Unusual occurrences have followed him into the realm of being a triathlete, though not related to his physical condition. While partaking in the swim portion of a triathlon in Louisville, Ky. he was so focused on his technique he passed the exit point out of the water and had to swim back to that location against the current. The bike portion of the sport has also presented Keller with some humorous and memorable moments like the time in Grand Rapids, Mich. the chain kept coming off his bike. By the time he was finished, his hands were disgusting by being full of grease. As for the run, this time in Illinois, he failed to see the turn-around spot and kept running and a quarter-mile later a policeman stopped him and told him he was no longer on the course.

“My style of coaching is simple as I show the students the skills needed to participate and I let them do that skill even if they fail,” said Keller. “I show them again and help them succeed. I also teach the athletes the correct ways to handle the transitions between the sports as those are very important.”

The 5-foot-9, 185-pound Keller understands most beginners can become overwhelmed with the process of training, though most can swim, have ridden a bike and have ran of some sort during their years. He said of one local woman who had issues with being overweight and lack of athletic skills. Keller kept working with her over a two-year timeframe, but she finally participated in an Olympic distance triathlon of a 1,500meter swim, 40K bike ride and a 10K run. The race was the local Rocketman Triathlon. “She completed the event.

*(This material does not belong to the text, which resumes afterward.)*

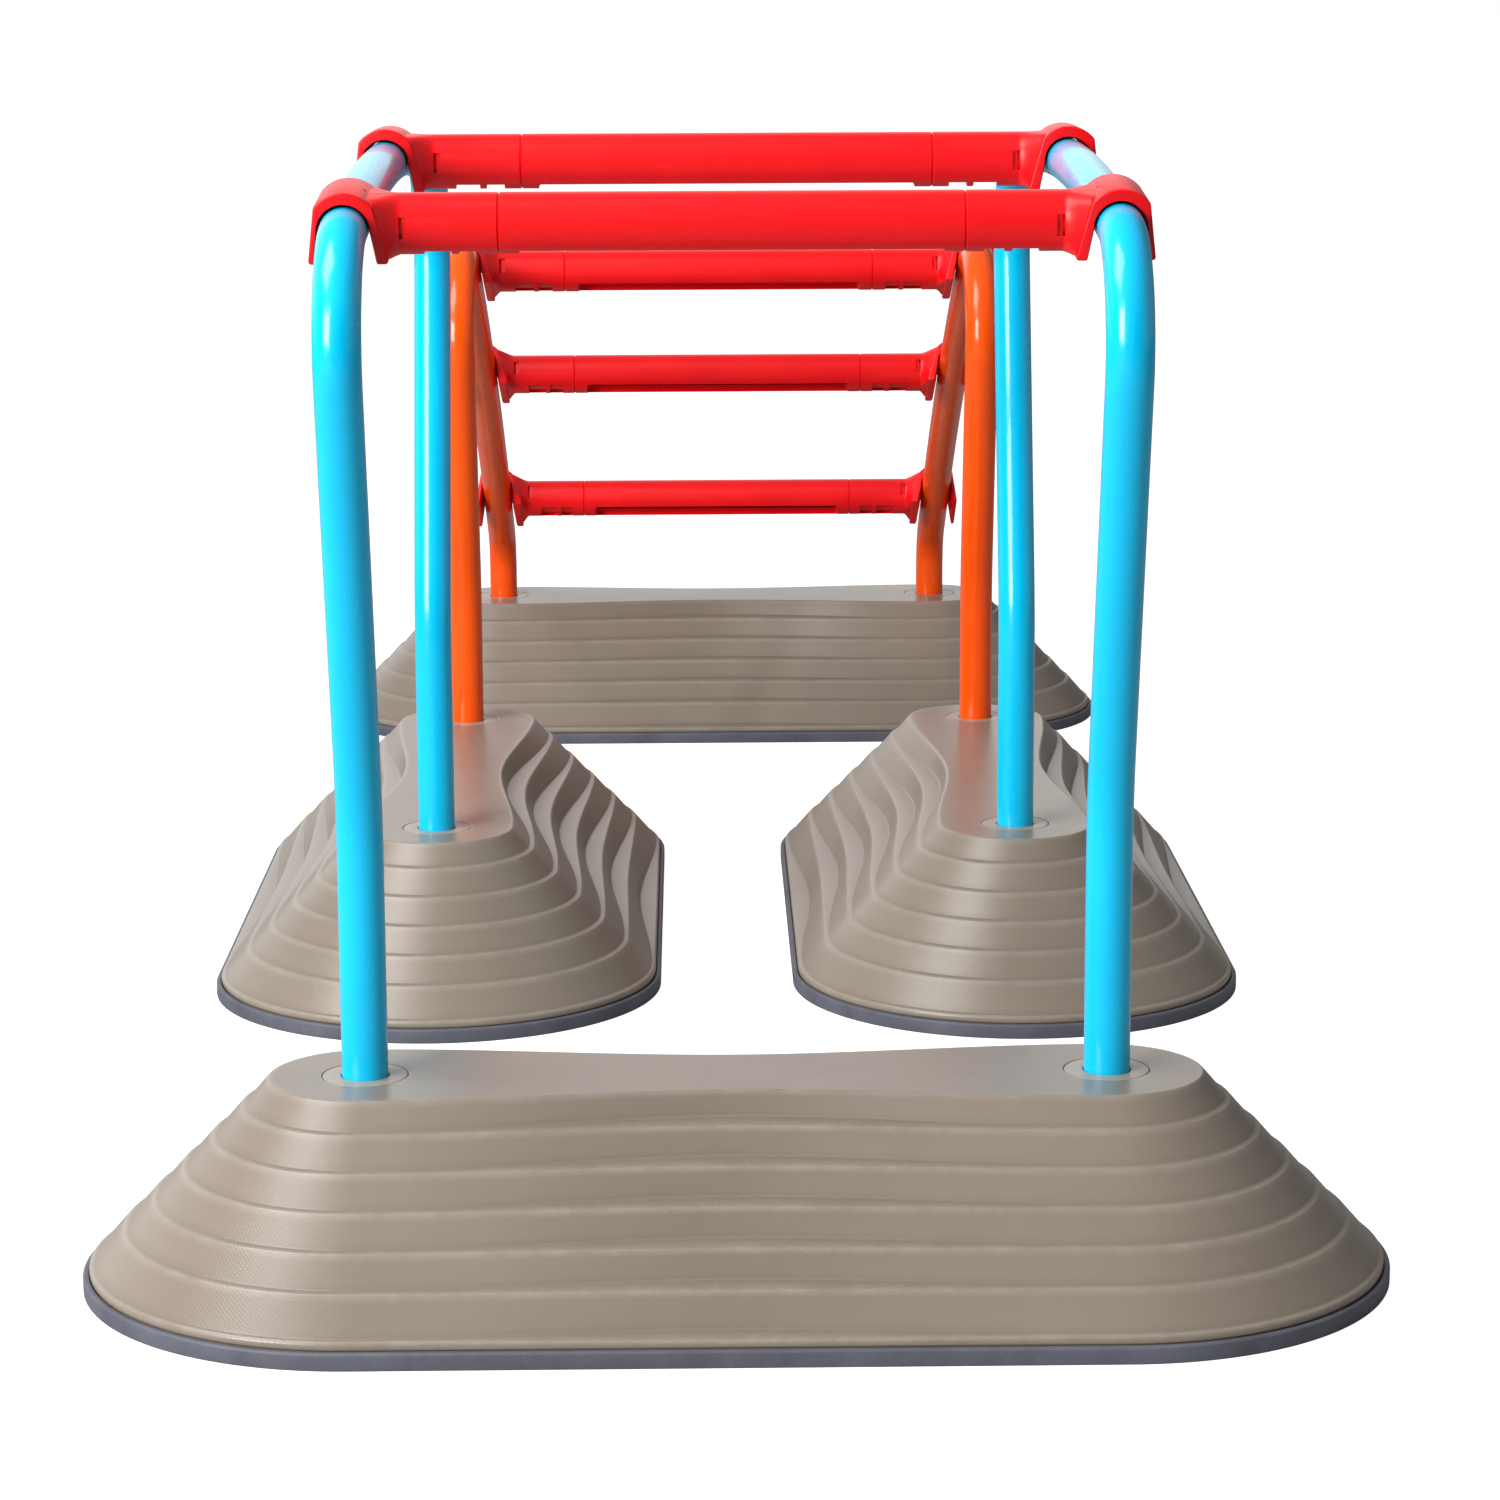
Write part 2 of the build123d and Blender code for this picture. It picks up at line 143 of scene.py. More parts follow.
def swept_round_base():
    """A tree that carries a wall section, given as a row of vertices, once round a long base.

    Each vertex holds its distance from the socket's axis at the round ends (radius), how much
    nearer it comes at the middle of the sides (waist), its height at both (height, lift), and how
    far it lies along the section (across)."""
    tree, given = new_tree("swept_round_base", [
        ("Section", "Geometry", None), ("Socket spacing", "Float", 0.4), ("Steps round an end", "Int", 72),
        ("Steps along a side", "Int", 60), ("Finish", "Material", None)], "Moulding")
    size = add(tree, "GeometryNodeAttributeDomainSize", {"Geometry": (given, "Section")}, component="MESH")
    half_turns = add(tree, "Math", {0: (given, "Steps round an end"), 1: (given, "Steps along a side")},
                     operation="ADD")
    steps = add(tree, "Math", {0: (half_turns, "Value"), 1: 2.0, 2: 1.0}, operation="MULTIPLY_ADD")
    grid = add(tree, "GeometryNodeMeshGrid",
               {"Vertices X": (steps, "Value"), "Vertices Y": (size, "Point Count")})
    index = add(tree, "GeometryNodeInputIndex")
    step_raw = add(tree, "Math", {0: (index, "Index"), 1: (size, "Point Count")}, operation="DIVIDE")
    step = add(tree, "Math", {0: (step_raw, "Value")}, operation="FLOOR")
    row = add(tree, "Math", {0: (index, "Index"), 1: (size, "Point Count")}, operation="MODULO")
    side_end = add(tree, "Math", {0: (half_turns, "Value"), 1: (given, "Steps round an end")}, operation="ADD")
    whole = add(tree, "Math", {0: (half_turns, "Value"), 1: 2.0}, operation="MULTIPLY")
    stretch = {}
    for name, low, high in (("right end", None, (given, "Steps round an end")),
                            ("far side", (given, "Steps round an end"), (half_turns, "Value")),
                            ("left end", (half_turns, "Value"), (side_end, "Value")),
                            ("near side", (side_end, "Value"), (whole, "Value"))):
        stretch[name] = add(tree, "MapRange", {
            "Value": (step, "Value"), "From Min": low or 0.0, "From Max": high})
    turned = add(tree, "Math", {0: (stretch["right end"], "Result"), 1: (stretch["left end"], "Result")},
                 operation="ADD")
    angle = add(tree, "Math", {0: (turned, "Value"), 1: pi, 2: -pi / 2}, operation="MULTIPLY_ADD")
    travelled = add(tree, "Math", {0: (stretch["near side"], "Result"), 1: (stretch["far side"], "Result")},
                    operation="SUBTRACT")
    spine = add(tree, "Math", {0: (travelled, "Value"), 1: (given, "Socket spacing")}, operation="MULTIPLY")
    half = add(tree, "Math", {0: (given, "Socket spacing"), 1: 0.5}, operation="MULTIPLY")
    spine_x = add(tree, "Math", {0: (spine, "Value"), 1: (half, "Value")}, operation="ADD")
    away = add(tree, "Math", {0: (spine_x, "Value")}, operation="ABSOLUTE")
    middle = add(tree, "MapRange",
                 {"Value": (away, "Value"), "From Max": (half, "Value"), "To Min": 1.0, "To Max": 0.0},
                 interpolation_type="SMOOTHSTEP")
    value = {}
    for name in ("radius", "waist", "height", "lift", "across", "edge_rub", "groove_dust"):
        held = add(tree, "GeometryNodeInputNamedAttribute", {"Name": name}, data_type="FLOAT")
        value[name] = add(tree, "GeometryNodeSampleIndex", {
            "Geometry": (given, "Section"), "Value": (held, "Attribute"), "Index": (row, "Value")},
            data_type="FLOAT", domain="POINT")
    drawn_in = add(tree, "Math", {0: (value["waist"], "Value"), 1: (middle, "Result")}, operation="MULTIPLY")
    reach = add(tree, "Math", {0: (value["radius"], "Value"), 1: (drawn_in, "Value")}, operation="SUBTRACT")
    height = add(tree, "Math",
                 {0: (value["lift"], "Value"), 1: (middle, "Result"), 2: (value["height"], "Value")},
                 operation="MULTIPLY_ADD")
    cosine = add(tree, "Math", {0: (angle, "Value")}, operation="COSINE")
    sine = add(tree, "Math", {0: (angle, "Value")}, operation="SINE")
    x = add(tree, "Math", {0: (cosine, "Value"), 1: (reach, "Value"), 2: (spine_x, "Value")},
            operation="MULTIPLY_ADD")
    y = add(tree, "Math", {0: (sine, "Value"), 1: (reach, "Value")}, operation="MULTIPLY")
    position = add(tree, "CombineXYZ", {"X": (x, "Value"), "Y": (y, "Value"), "Z": (height, "Value")})
    wall_mesh = (grid, "Mesh")
    # Each vertex keeps its edge lightening (wear with a painted highlight) and its painted foot shade.
    for name in ("edge_rub", "groove_dust"):
        stored_marks = add(tree, "GeometryNodeStoreNamedAttribute", {
            "Geometry": wall_mesh, "Name": name, "Value": (value[name], "Value")},
            data_type="FLOAT", domain="POINT")
        wall_mesh = (stored_marks, "Geometry")
    # The grip dots' rows follow the wall round; an end's rows are spaced as at 100 mm from its socket.
    round_ends = add(tree, "Math", {0: (turned, "Value"), 1: pi * 100 * MM}, operation="MULTIPLY")
    both_sides = add(tree, "Math", {0: (stretch["near side"], "Result"), 1: (stretch["far side"], "Result")},
                     operation="ADD")
    along = add(tree, "Math", {0: (both_sides, "Value"), 1: (given, "Socket spacing"), 2: (round_ends, "Value")},
                operation="MULTIPLY_ADD")
    rows = add(tree, "CombineXYZ", {"X": (along, "Value"), "Y": (value["across"], "Value")})
    marked = add(tree, "GeometryNodeStoreNamedAttribute", {
        "Geometry": wall_mesh, "Name": "grain_point", "Value": (rows, "Vector")},
        data_type="FLOAT_VECTOR", domain="POINT")
    at_point = add(tree, "GeometryNodeInputNamedAttribute", {"Name": "grain_point"}, data_type="FLOAT_VECTOR")
    grained = add(tree, "GeometryNodeStoreNamedAttribute", {
        "Geometry": (marked, "Geometry"), "Name": "grain_place", "Value": (at_point, "Attribute")},
        data_type="FLOAT_VECTOR", domain="CORNER")
    bare = add(tree, "GeometryNodeRemoveAttribute", {"Geometry": (grained, "Geometry"), "Name": "grain_point"})
    shaped = add(tree, "GeometryNodeSetPosition",
                 {"Geometry": (bare, "Geometry"), "Position": (position, "Vector")})
    closed = add(tree, "GeometryNodeMergeByDistance", {"Geometry": (shaped, "Geometry"), "Distance": weld})
    real = add(tree, "GeometryNodeRealizeInstances", {"Geometry": (closed, "Geometry")})
    finished = add(tree, "GeometryNodeSetMaterial",
                   {"Geometry": (real, "Geometry"), "Material": (given, "Finish")})
    add(tree, "NodeGroupOutput", {"Moulding": (finished, "Geometry")})
    return tree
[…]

I was so proud of her,” said Keller.

“For me, swimming is my favorite part of a triathlon while I have to be better on the bike portion since I had no experience in bike rides prior to my starting being a triathlete,” said Keller. “As age catches up with me, running has become tougher to navigate. The knowledge I gained through the years is fabulous as growing up on the Southside of Chicago made me face challenges.”

For Keller, helping others face challenges is a gift the immediate Madison area can’t do without.